Failing to report a notifiable breach can attract a fine of up to £8.7 million or 2% of global annual turnover. It can also worsen the ICO's response to the underlying incident. Even for non-notifiable breaches, you must keep internal records.
Do I need to tell customers about every data breach?
No. You only need to notify affected individuals when the breach is likely to result in a high risk to their rights and freedoms. Lower-risk breaches may still be reportable to the ICO but do not require individual notification.
Can I report a data breach anonymously?
No. Organisations reporting under UK GDPR must identify themselves and provide contact details. However, individuals who want to report a concern about an organisation's data handling can do so via the ICO's separate concerns process.
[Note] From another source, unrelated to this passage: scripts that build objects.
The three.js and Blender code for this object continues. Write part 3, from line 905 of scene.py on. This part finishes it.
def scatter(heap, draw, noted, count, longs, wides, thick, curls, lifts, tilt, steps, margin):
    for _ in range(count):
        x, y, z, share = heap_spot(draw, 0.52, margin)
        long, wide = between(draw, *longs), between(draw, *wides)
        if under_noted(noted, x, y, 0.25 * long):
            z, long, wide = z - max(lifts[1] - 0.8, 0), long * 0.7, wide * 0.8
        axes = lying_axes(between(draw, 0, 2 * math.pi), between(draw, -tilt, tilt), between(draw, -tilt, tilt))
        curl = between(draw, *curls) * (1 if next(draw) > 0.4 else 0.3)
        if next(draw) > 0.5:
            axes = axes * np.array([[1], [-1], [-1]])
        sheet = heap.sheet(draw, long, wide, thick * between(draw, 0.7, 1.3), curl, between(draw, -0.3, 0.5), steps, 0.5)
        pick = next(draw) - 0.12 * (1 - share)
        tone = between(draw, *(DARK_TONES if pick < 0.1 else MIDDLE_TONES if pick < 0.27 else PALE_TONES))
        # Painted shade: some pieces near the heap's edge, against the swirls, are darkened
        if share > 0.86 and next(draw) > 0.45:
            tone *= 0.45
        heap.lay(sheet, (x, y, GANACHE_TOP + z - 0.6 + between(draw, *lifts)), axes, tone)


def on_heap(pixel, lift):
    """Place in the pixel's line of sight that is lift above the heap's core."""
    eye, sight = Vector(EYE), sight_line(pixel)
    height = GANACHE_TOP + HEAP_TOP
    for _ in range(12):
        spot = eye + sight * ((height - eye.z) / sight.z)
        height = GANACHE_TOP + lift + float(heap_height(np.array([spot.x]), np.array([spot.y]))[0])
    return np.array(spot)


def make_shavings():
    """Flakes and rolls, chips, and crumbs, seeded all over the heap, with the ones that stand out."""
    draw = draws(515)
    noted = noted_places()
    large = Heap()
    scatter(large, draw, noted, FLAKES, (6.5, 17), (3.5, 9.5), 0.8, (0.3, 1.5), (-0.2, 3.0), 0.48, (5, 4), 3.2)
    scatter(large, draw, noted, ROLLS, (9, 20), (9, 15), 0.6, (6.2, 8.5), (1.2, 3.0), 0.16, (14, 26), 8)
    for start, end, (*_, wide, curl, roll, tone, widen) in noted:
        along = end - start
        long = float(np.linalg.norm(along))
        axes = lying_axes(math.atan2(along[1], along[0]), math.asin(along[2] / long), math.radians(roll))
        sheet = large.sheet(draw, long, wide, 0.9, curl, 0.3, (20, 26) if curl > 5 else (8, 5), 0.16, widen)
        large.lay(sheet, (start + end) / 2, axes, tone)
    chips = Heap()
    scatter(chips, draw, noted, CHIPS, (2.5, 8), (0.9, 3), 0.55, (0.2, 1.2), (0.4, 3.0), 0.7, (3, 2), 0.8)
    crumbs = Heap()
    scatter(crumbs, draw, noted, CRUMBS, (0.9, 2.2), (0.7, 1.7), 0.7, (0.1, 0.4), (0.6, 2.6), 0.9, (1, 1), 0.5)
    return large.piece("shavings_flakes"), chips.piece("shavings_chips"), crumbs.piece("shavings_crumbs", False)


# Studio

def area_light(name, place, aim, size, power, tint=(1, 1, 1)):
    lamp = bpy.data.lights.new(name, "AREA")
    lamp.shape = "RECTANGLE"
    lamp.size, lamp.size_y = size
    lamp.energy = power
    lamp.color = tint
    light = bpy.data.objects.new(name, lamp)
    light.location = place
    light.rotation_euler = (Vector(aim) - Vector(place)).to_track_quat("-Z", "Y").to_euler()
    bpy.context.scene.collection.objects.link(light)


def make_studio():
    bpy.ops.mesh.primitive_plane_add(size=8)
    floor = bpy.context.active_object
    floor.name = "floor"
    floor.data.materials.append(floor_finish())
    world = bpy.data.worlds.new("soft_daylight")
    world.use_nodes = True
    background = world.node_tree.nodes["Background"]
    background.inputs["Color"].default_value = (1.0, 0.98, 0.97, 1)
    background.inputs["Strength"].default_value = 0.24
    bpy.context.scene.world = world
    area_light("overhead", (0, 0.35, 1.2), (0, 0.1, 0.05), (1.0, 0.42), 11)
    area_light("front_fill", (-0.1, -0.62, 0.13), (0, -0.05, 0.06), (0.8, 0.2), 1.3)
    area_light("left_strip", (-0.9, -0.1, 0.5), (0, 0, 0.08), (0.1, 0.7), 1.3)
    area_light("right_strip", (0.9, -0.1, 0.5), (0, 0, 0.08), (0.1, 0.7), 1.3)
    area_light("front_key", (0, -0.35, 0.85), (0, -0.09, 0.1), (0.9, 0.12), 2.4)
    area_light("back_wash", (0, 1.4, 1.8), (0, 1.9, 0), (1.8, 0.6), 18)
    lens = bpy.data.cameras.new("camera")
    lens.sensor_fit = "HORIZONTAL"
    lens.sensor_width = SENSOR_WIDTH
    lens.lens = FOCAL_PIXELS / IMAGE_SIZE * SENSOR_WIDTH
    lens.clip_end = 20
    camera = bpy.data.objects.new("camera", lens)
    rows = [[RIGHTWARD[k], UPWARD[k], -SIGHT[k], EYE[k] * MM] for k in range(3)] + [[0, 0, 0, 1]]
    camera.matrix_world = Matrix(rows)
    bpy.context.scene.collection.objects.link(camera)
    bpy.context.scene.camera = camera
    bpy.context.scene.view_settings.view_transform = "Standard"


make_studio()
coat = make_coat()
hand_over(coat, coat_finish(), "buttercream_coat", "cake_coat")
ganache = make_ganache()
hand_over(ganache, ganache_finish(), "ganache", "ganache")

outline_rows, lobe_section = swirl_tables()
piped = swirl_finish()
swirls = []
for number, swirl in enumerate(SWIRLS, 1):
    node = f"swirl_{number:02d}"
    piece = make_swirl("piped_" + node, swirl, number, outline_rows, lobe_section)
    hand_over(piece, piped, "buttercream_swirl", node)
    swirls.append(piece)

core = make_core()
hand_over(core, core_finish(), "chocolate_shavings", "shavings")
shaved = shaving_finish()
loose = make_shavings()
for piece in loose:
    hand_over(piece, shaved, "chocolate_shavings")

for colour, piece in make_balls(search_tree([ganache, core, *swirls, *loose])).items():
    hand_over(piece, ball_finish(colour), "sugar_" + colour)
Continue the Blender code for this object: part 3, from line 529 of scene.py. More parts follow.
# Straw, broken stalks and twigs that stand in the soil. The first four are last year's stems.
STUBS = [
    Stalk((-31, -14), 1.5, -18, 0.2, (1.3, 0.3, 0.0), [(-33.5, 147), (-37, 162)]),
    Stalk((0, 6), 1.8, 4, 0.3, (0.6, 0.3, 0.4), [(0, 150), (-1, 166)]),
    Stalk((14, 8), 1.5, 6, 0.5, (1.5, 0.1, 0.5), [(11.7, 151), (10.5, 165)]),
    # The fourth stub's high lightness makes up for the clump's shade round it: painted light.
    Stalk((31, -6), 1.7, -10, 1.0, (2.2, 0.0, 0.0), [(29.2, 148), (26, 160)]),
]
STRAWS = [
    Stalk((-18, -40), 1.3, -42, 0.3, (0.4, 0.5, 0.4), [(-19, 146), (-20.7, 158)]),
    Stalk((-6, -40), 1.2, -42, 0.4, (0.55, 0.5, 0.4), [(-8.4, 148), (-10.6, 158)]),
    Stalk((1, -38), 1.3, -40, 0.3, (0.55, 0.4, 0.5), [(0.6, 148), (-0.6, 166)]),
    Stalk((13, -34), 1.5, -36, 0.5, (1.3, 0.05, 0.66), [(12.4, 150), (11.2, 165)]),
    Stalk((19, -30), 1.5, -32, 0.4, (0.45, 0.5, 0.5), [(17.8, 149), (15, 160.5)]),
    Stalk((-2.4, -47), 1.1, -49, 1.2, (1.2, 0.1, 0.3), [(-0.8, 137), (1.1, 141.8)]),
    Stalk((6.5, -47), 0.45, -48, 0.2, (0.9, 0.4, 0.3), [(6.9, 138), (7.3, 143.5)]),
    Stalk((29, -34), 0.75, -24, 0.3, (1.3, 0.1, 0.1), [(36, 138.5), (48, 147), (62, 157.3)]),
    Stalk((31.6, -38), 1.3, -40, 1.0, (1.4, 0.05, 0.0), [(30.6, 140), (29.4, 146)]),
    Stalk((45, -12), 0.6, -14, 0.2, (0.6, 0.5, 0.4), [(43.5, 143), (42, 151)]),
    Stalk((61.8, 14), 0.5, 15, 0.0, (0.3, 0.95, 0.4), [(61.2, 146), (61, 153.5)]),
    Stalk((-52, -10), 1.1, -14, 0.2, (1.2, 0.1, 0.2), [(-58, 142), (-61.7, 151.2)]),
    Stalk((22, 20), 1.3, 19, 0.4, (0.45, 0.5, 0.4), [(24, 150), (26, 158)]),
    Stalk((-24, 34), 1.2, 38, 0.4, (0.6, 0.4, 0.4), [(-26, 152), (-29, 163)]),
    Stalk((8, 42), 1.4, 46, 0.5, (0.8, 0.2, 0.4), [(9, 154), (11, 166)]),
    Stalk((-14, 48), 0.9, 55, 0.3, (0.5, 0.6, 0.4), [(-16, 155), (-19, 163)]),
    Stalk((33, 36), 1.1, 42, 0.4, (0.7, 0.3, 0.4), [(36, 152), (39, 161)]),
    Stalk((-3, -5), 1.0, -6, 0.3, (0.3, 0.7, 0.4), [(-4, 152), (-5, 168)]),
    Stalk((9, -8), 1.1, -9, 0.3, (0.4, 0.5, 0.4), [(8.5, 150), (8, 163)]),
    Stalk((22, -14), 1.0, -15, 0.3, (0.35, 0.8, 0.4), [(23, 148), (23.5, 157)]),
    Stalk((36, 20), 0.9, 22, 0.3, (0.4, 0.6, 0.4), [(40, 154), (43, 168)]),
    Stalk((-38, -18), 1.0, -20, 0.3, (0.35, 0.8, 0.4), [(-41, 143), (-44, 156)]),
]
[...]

What if the breach happened at a supplier, not us?
If you are the data controller and your processor suffers a breach, you remain responsible for notifying the ICO. Your processor must inform you "without undue delay" — check your data processing agreement to confirm the timeframe and information they must provide.
Should I get legal advice before reporting?
For significant breaches, yes — but do not let waiting for legal advice cause you to miss the 72-hour deadline. It is generally better to submit an initial report on time and follow up with additional context than to be late.
Final Thoughts
Reporting a data breach to the ICO can feel daunting, but the process rewards honesty, speed, and good documentation. Have an incident response plan ready before you need it, train the people who might discover a breach first (typically IT and customer service), and remember that the ICO expects reasonable, proportionate action — not perfection. Organisations that handle breaches transparently often emerge with their reputation, and their regulator relationship, stronger than before.